2011 Fiscal Year Annual Research Report
希少金属の高度リサイクルに向けた金属臭素化物の物理化学
Project/Area Number |
23246158
|
Research Institution | Tohoku University |
Principal Investigator |
中村 崇 東北大学, 多元物質科学研究所, 教授 (20112360)
|
Co-Investigator(Kenkyū-buntansha) |
柴田 悦郎 東北大学, 多元物質科学研究所, 准教授 (70312650)
飯塚 淳 東北大学, 多元物質科学研究所, 助教 (70451862)
|
Keywords | 金属臭素化物 / 臭素系難燃剤 / 蒸気圧 / クヌッセンセル |
Research Abstract |
平成23年度は、まず、金属臭素化物の蒸気圧測定のための、高真空示差熱天秤-質量分析装置の作製を行った。蒸気圧測定では、クヌッセンセルから揮発する蒸気の質量を質量分析計で測定し、蒸気種の同定を行うことができる。装置構成は、熱天秤内部に質量分析計に導入するための吸引口を設置し、その先はシャッターを通して差動排気装置で高真空に保たれた質量分析計に接続した。白金もしくはBN製のクヌッセンセルを熱天秤に設置し、一定温度に加熱することで内部の臭素化合物の蒸気がセルより蒸発する速度を測定することで蒸気圧が算出される。同時にクヌッセンセルからの蒸気種は一定時間毎に質量分析計に送られ質量をイオン強度として測定される。このように蒸発種の質量を直接モニターすることで揮発挙動を把握しながら信頼できる蒸気圧データが得られる。 金属酸化物と臭素系難燃剤入りプラスチックとの反応実験では、臭素系難燃剤であるTBBPA含有プラスチックと金属酸化物を重量比で種々の割合で混合し、約2g(ペレット4個)の試料をアルミナ製ボートに乗せ、小型炉に設置してある石英製の反応管の中央に設置した。石英製反応管のガス出口側にダスト捕集用の石英ウールを詰めて外部からリボンヒーターで100℃に保温した。

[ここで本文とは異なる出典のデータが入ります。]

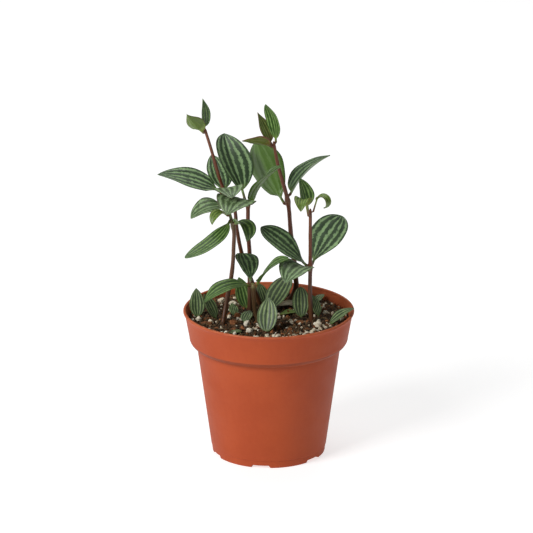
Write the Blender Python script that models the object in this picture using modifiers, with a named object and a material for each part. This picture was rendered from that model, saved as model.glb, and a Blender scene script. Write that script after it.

まず試料をアルゴン気流中(80ml/min)で140℃に加熱して1時間保持し、その後、10℃/minの昇温速度で目的温度まで加熱し、一定時間保持し、臭素化反応を起こさせた。一定時間保持後はすぐに外部から空気を吹き付けて反応管を急冷し、反応管内部はArガスを流通させて冷却中の二次的な反応を抑制した。実験後の熱分解残渣、反応管壁での凝集物、フィルターでの捕捉物ならびに捕集されたガス状成分の分析を行った。平成23年度は、銅ならびに金、銀等貴金属について実験を行い、各金属の臭素系難燃剤との共存状態における臭素化反応機構ならびに揮発挙動に関して明らかにした。
|
Current Status of Research Progress |
Current Status of Research Progress
2: Research has progressed on the whole more than it was originally planned.
Reason
金属臭素化物の蒸気圧測定に使用する高真空示差熱天秤-質量分析装置の作製が終了し、銅ならびに金、銀等貴金属の臭素系難燃剤の熱分解による臭素化反応機構の解明を行った。
|
Strategy for Future Research Activity |
各種金属臭素化物の蒸気圧をクヌッセンセル法により測定する。同時に、発生した蒸気種を質量分析計で測定するが、300℃以下で凝集する蒸気圧の分析は現状の装置では難しい。その際は、別途、質量分析計のイオン源で直接、対象試料を加熱する方法で、蒸気種の同定を行う。また、臭素系難燃剤の熱分解による金属化合物の臭素化反応機構の解明に関しては、実際に小型家電や電子機器に使用されるプラスチック(臭素系難燃剤含有のプラスチック)の熱分解と臭化水素ガスの発生機構を調査し、さらに、混在する金属化合物の臭素化反応機構と揮発挙動の解明を行う。